Parmi ces accords spécifiques, nous en avons négocié deux cette année :
- l’accord Justice du 21e siècle
- l’accord RSI.
Chacun de ses accords intervient dans un contexte de transfert de personnel imposé par l’exécutif ce qui a justifié l’ouverture de négociations spécifiques. Les accords négociés et soumis à signature sont ainsi des constructions hybrides nourries de l’existant :
- pour l’accord RSI, il contient des dispositions reprises du protocole de 2013 ainsi que des dispositions reprises de l’accord évolution des réseaux propre au RSI
- pour l’accord Justice, il contient des dispositions reprises du protocole de 2013, et certaines reprises de l’accord RSI. Pour autant, nous n’avons pas obtenu la reprise de toutes nos revendications car l’UCANSS a indiqué que ce qui figurait dans l’accord RSI n’avait pas vocation à être étendu au RG, notamment en matière de compensation de la mobilité ou d’aide au temps partiel ou de mobilité externe.
IV – La situation du personnel RSI en l’absence d’accord d’accompagnement
Nous l’avons vu, ni la CCN du RG, ni l’accord de branche de 2013 ne pourront couvrir la situation du personnel du RSI qui est confronté à une opération de fusion absorption. Que se passe-t-il alors pour les salariés s’il n’y a pas d’accord ?

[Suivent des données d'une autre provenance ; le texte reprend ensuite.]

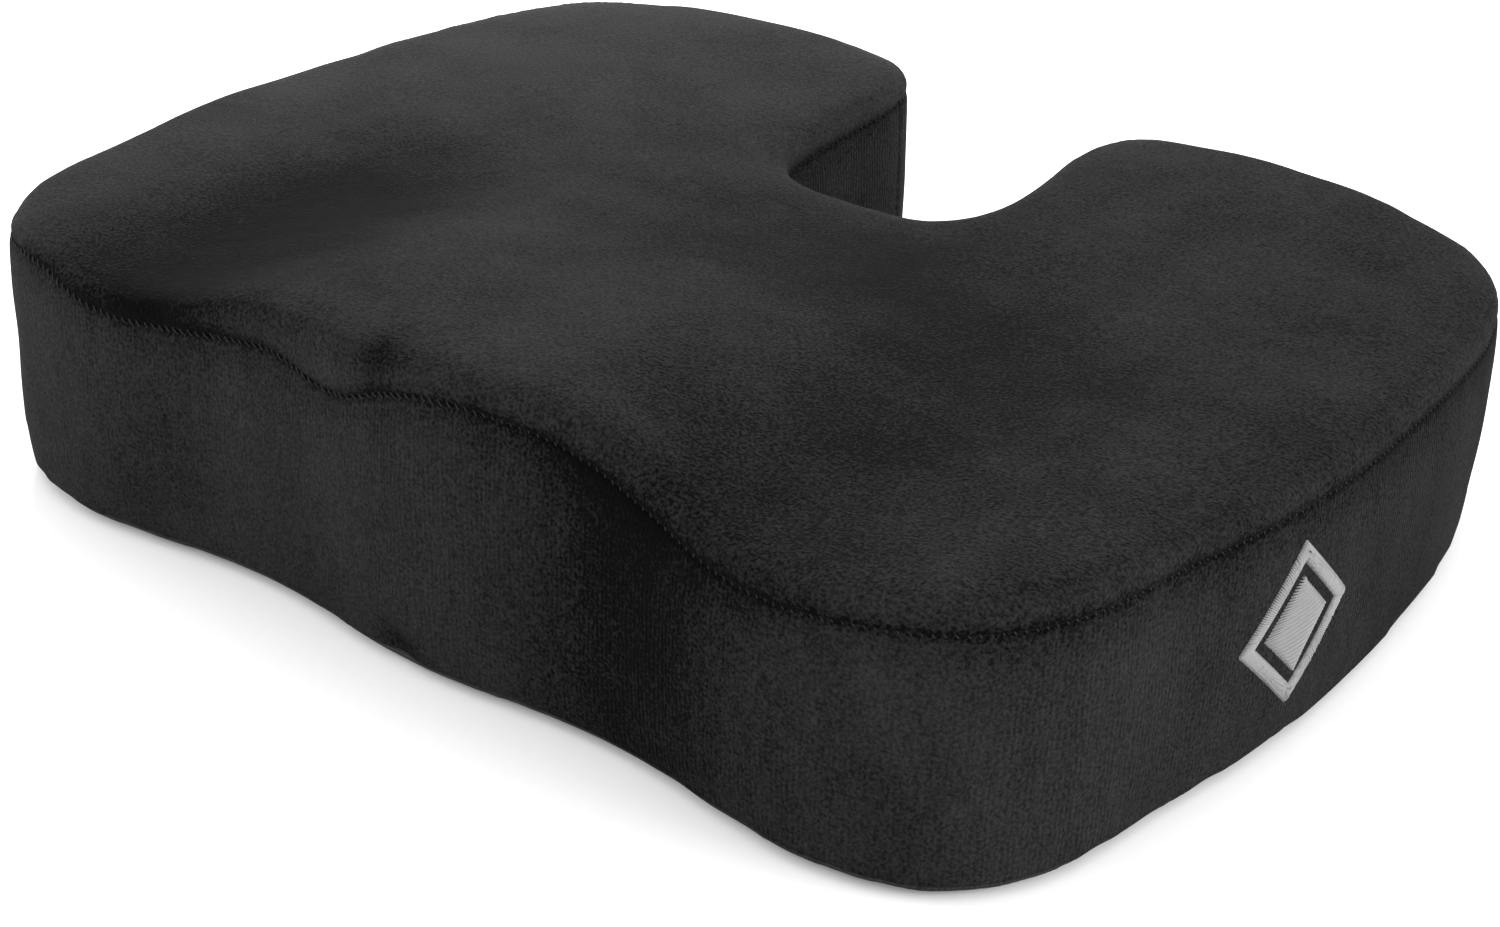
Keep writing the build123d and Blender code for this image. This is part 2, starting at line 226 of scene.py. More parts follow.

- nous avons des déclarations d’intention (de l’exécutif notamment) garantissant qu’il n’y aura pas de licenciement économique ni de mobilité géographique forcée…mais aucune sanction (ou compensation) n’est prévue en cas de non-respect de ces intentions politiques
- le non licenciement pour insuffisance professionnelle pour lequel nous nous sommes battus durant les négociations ? La porte sera grande ouverte pour que les Directeurs locaux, soucieux d’atteindre les objectifs COG de diminution des effectifs, en profitent
- la garantie en matière de qualification et de rémunération ? Les salariés se contenteront du salaire minimum hiérarchique que nous venons de signer, et peuvent oublier les éléments de salaires particuliers (au revoir l’indemnité de résidence Ile de France pour ne citer qu’elle !)…à moins que les accords de transition ne viennent rattraper les choses
- la procédure de repositionnement ? Elle pourrait se limiter à ce que prévoit la LFSS : « les contrats de travail des salariés de la caisse nationale déléguée sont transférés aux caisses nationales du régime général désignées en application de ce critère ; les contrats de travail des salariés des caisses locales déléguées sont transférés à l’organisme, désigné en application de ce même critère, dans la circonscription duquel se situe le lieu de travail de ces salariés ». Autant dire que les salariés peuvent oublier les entretiens, le droit au regret/de rétractation, le recours à la cellule de mobilité.
- le plan d’accompagnement et de formation individualisé ? L’enveloppe supplémentaire pour la formation ? Les formations ? Au bon vouloir des directeurs locaux et comme pour tout salarié du RG, il faudra faire une demande lors des entretins annuels et autant dire qu’ils vont perdre des mois à attendre…
- l’aide au passage à temps partiel dès 55 ans avec indemnisation dégressive de la perte de salaire pendant 3 ans ? Ce dispositif n’existe pas au RG donc s’ils veulent du temps partiel, ils assumeront la perte de salaire (comme tout salarié)
- la retraite progressive ? Ce sera du cas par cas.
Et nous arrivons à l’acmé de la négociation : la mobilité.
La mobilité n’est pas encadrée par les conventions collectives nationales du régime général, mais par des accords de branche. Donc que la LFSS 2018 indique que la CCN s’appliquera à défaut d’accord signifie de facto que les salariés n’auront rien. Nous avons négocié des accords pour la DSI et pour le personnel mis à disposition des juridictions sociales parce que les personnels ne rentraient pas dans les critères de l’accord évolution des réseaux de 2013. La situation du personnel RSI (le tableau comparatif des garanties offertes par les accords Réseau, RSI et Justice est clair sur ce point) ne fait pas exception : objectivement, il ne s’agit pas d’un cas de mise en commun entre plusieurs organismes d’une mission, d’une fonction ou d’une activité, ni de la création de nouvelles structures juridiques ! Nous sommes face à ce que le secteur privé qualifierait de fusion absorption et dans pareil cas, soit un accord spécifique vient apporter des garanties, soit il n’y a pas de garanties !
Donc tout salarié de l’ex RSI rejoindra l’organisme dans la circonscription duquel se situe son lieu de travail.
Et sur ce point, citons Mme BUZYN lors de la séance à l’assemblée nationale le 29 novembre 2017 suite à la question du député REBEYROTTE :
Vous le voyez, c’est le retour du bassin d’emploi, cette notion contre laquelle nous nous sommes battus durant plusieurs séances pour éviter qu’elle ne puisse se retrouver dans un prochain accord régissant le personnel du Régime Général…et pour laquelle l’opposition avait été mise en avant !
De fait, ce serait des accords locaux qui, hypothétiquement, viendraient « accompagner » les mobilités, lesquels accords seraient soumis à l’agrément du COMEX et de la DSS. Ces derniers seraient-ils enclins à valider des accords plus généreux que l’accord de branche qui est ouvert à la signature ? Peu probable.
En tout état de cause, il convient de relever que la LFSS 2018 indique que les CCN du RG seront d’application immédiate en cas d’absence d’accord de transition, et non en cas d’absence d’accord d’accompagnement. En effet, ce sont les accords de transition qui doivent prévoir le passage d’un cadre conventionnel à l’autre, et le législateur a donc prévu qu’en cas d’absence d’accord, il y aura automaticité de l’application des CCN.